Andrew and Fiona had prepared a recital of eight songs, all written in 1840. First, three songs from Robert Schumann's song cycle Myrthen (Opus 25): No. 1 "Widmung", No. 7 "Die Lotosblume", and No. 24 "Du bist wie eine Blume". Andrew introduced these songs as love gifts from Schumann to Clara Wieck, whom Schumann married in September 1840. They are part of the extraordinary outpouring of songs written in the space of eleven months in that year on which so much of Schumann's reputation rests.

Then, as Warwick Fyfe had done at our September 1999 event, Andrew sang the two versions of "the two grenadiers" by Schumann and Wagner, both composed in 1840 . First, to a text from Heinrich Heine, he sang Schumann's German setting "Die beiden Grenadiere" (from "Romanzen und Balladen" vol ii, Opus 49), and then Wagner's much longer setting "Les Deux Grenadiers", to a French translation of Heine.

Fiona had commented that Wagner's piano accompaniment had more of the quality of a transcription of an opera score than an accompaniment to a song, which was certainly true in comparison to Schumann's setting. In introducing the song, Andrew told us that Wagner had written it as a quick way of getting some money, but that he had found difficulty in getting any singer of note in Paris to premiere the song for him. One of them commented that the inclusion of a direct musical quote from "La Marseillaise" in the accompaniment was more appropriate to the barricades than to a salon.

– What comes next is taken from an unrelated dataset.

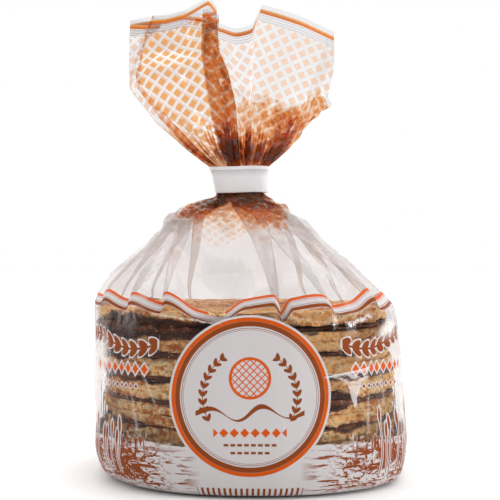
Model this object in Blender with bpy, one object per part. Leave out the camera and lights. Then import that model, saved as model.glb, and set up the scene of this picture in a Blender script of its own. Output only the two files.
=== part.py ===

Finally, Andrew sang three songs from Nuits d'Été by Berlioz: Opus 7, No. 1 "Villanelle", No. 3 "Sur les Lagunes", and No. 4 "Absence". Andrew told us that, like Wagner's setting of "Les Deux Grenadiers", these songs were written by Berlioz in an effort to make some money quickly. We don't know whether or not he was successful in this, but Berlioz later orchestrated the accompaniment, providing us with the setting by which these songs are today best known.

Not wanting to end the concert on such a mournful note, Andrew sang as an encore "Abendlich strahlt der Sonne Auge" from Das Rheingold where, as he characterised it, Wotan "shows the missus their new house".

Andrew's voice has a clear steely edge, at times reminiscent of a young Jon Vickers. The material he had chosen for this recital sat comfortably with his voice, and in the main the sound was strong and rich. The encore, although short, which especially well sung. There were, however, a few moments when, perhaps because of nerves, higher notes caused him some difficulty, but this did not diminish the pleasure of his performance.

Fiona's accompaniment matched the varied character of each song perfectly. The piano, which has been recently tuned and was moved to the left-hand side of the performance area, filled the room with a fuller and richer sound than we have heard for some time.

As Barbara McNulty said, in thanking Andrew and Fiona for their wonderful recital, we were privileged to hear two such talented performers in the early stages of their careers. Those of us lucky enough to be at the recital joined Barbara in wishing them both well for the future.